Por lo que contó, D. Saturnino no tenía vocación, pero sabía, que estando bajo el paraguas de la iglesia tenía el futuro asegurado. Había estudiado el bachiller superior, y como “el tuerto es el rey en el país de los ciegos”, esto le servía en sus relaciones sociales. Al parecer, de todos sus hermanos era el único que nació con esa particularidad en las manos.
Físicamente era poca cosa, según Josefa, flaco, bajito y con cara de aguilucho, pero tenía un piquito de oro que engatusaba a sus víctimas.
Su moral debía ser laxa, y daba que hablar de lo lindo a sus parroquianos que pocas cosas profundas se planteaban.
-Nunca se arrepintió, le dijo al Pascual, que le ayudaba en la sacristía. Decía que les hizo un favor a las pobres chicas, pues eran feas, maduritas, y todas solteras.
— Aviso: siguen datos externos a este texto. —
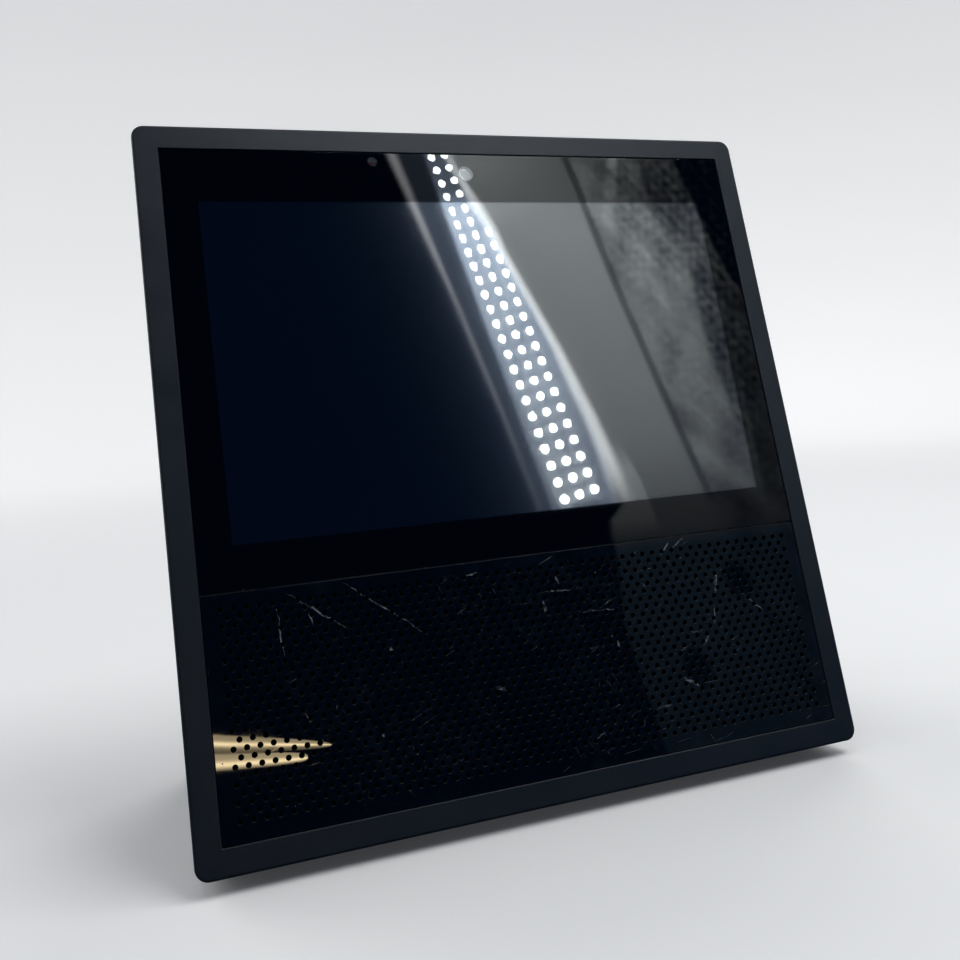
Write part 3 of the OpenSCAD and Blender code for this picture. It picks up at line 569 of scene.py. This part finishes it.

-Por eso dicen que “el infierno está lleno de gente con buena intención”, dije.
Reímos un rato.
También contó como D. Saturnino, en época de catequesis, relataba a los críos historias de su pueblo. Les contaba cómo los jóvenes junto con los perros salían a defender a sus ovejas contra los lobos, luchando con palos y navajas, cuerpo a cuerpo. Incluso les metía miedo con historias de fantasmas. Los chavales mudos y con ojos de terror, oían al cura sin pestañear.
Cambiamos de tema, hablando del buen tiempo. Me despedí y me fui a mi asentamiento.

Esa tarde se levantó un moderado viento fuerza 4 beaufort, equivalente a 30 kilómetros hora. Preparé la vela a la botavara y un accesorio diseñado y construido por mi pareja, al que bautizó, como “Navegador”. Permitía pilotar la tabla más fácilmente con vientos fuertes y racheados. Disfruté mucho navegando con un viento a mi medida, surcando las aguas del pantano de costa a costa. Siempre con cuidado, pues estaba sola.
Al día siguiente, a mediodía, vi aparecer nuestro coche a lo lejos. Mientras llegaba Ramón transportando consigo su moto en el remolque y su tabla de windsurf en la baca, reflexionaba sobre la experiencia vivida. El contacto con la naturaleza había sido un bálsamo. Me había servido como terapia para meditar, serenarme y equilibrarme emocionalmente.
Conseguí clarificar mis sentimientos y relativicé mis miedos. Valoré el sentido de la vida y la oportunidad de estar viva. Aprecié a todas las personas que quería y deseaba tener a mi lado, especialmente a Ramón. Sentí que debía valorarme más a menudo como mujer y como persona. También consideré la conveniencia de cambiar de trabajo. Volvería a Madrid y a mis rutinas, pero esta vez de manera más feliz y renovada.